In more urban settings, there are usually more options for dealing with felony car stops. At the xxxxx xxxxx xxxxxxxxx where I taught briefly, the instructors set up a novel and generally unwinable (is that a word?) car stop for each graduating class. One of the more innovative solutions was to call for the FD hook and ladder which had a remote controlled water cannon mounted to ladder’s end. They manipulated the ladder/water cannon to knock out a side glass and then literally washed the occupants from the car, a surefire non-lethal and terminal end to the event. The trouble is what happens in the heat of the moment – when passions flare, reason runs. I can’t tell you how hard it is to hold fire when one hears gunshots all around. I have an anecdote about the sad end of a bunch of serial jewelry store robbers sometime if you are interested. It is most unsettling to end a sudden gunfight and realize the slide is locked back with weapon empty – and not recall firing a single round. Most one on one gunfights end in a second and at close range.

 

Fortunately many can go their entire career without firing a round in battle, others however are vexed to end up shooting time and time again. This I do know, after surviving that first gun fight, one becomes sudden and accurate. From that point on, focus shifts to having the finest, most dependable, and most lethal equipment allowed, when walking into that valley of the shadow of death. My life certainly changed and probably not for the best. By career’s end, I found myself with a collection of ‘trophy’ photos of the slain – seemingly without conscious effort. I ran across the box of these when moving and can report them shredded. Not something to be proud of, not something I would want grandchildren to see, but even now in my 60s, you can count on me to be sudden and accurate – and to remember each and every situation in vivid detail, often revisited nightly in dreams.

 

The wife said it seemed to her as if the cops just wanted to kill Finicum.

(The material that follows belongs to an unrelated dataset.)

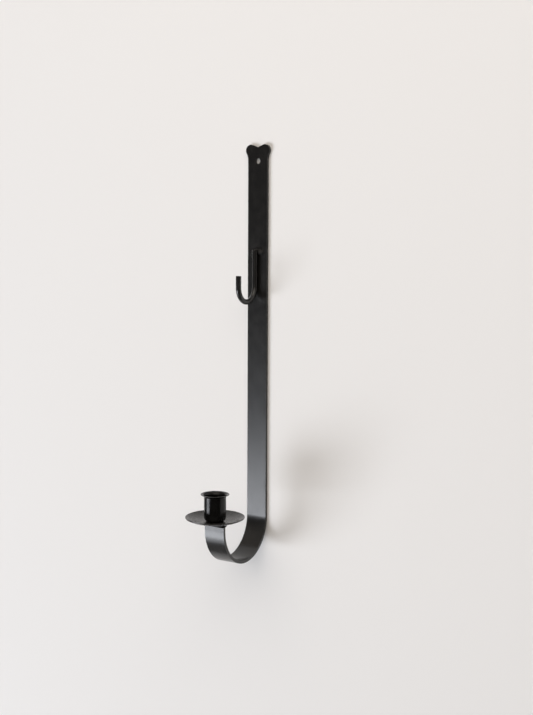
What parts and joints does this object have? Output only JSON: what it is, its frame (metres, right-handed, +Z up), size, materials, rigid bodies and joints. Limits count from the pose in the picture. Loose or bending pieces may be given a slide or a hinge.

If that officer hadn’t run from behind the barricade ending up in front of speeding truck, then no officer’s lives would have been endangered and there would have been no rationale to shoot. I can see no action being taken against the officers (other than the HRT agents who have much to explain), but can also see a lot of training points on how to better contain a dynamic situation and control escalation. Want to bet the FBI was blocking cell phone coverage from their airplane?

 

 

The wife and I hadn’t been married long when one evening she likely saved someone’s life and me from going to jail. Another case of unbridled anger but I had a wife that defused the situation rather than focusing on her cell phone. Fortunately I have learned to better govern my emotions.

 

I didn’t see Finicum reaching for a weapon and I watched it twice. I was likely too busy reliving private personal horror.

 

I am most troubled with the way the whole event was managed; ending up in an unconfined felony car stop. It reminded me of the way I learned how to set up combat area security checkpoint stops. Have a few troops at a barricade to effect the stop, ID, and search if necessary, and then have a battle tank just out of sight around a curve or behind cover – a sure end for any who run the stop. I find the whole Finicum event, chilling.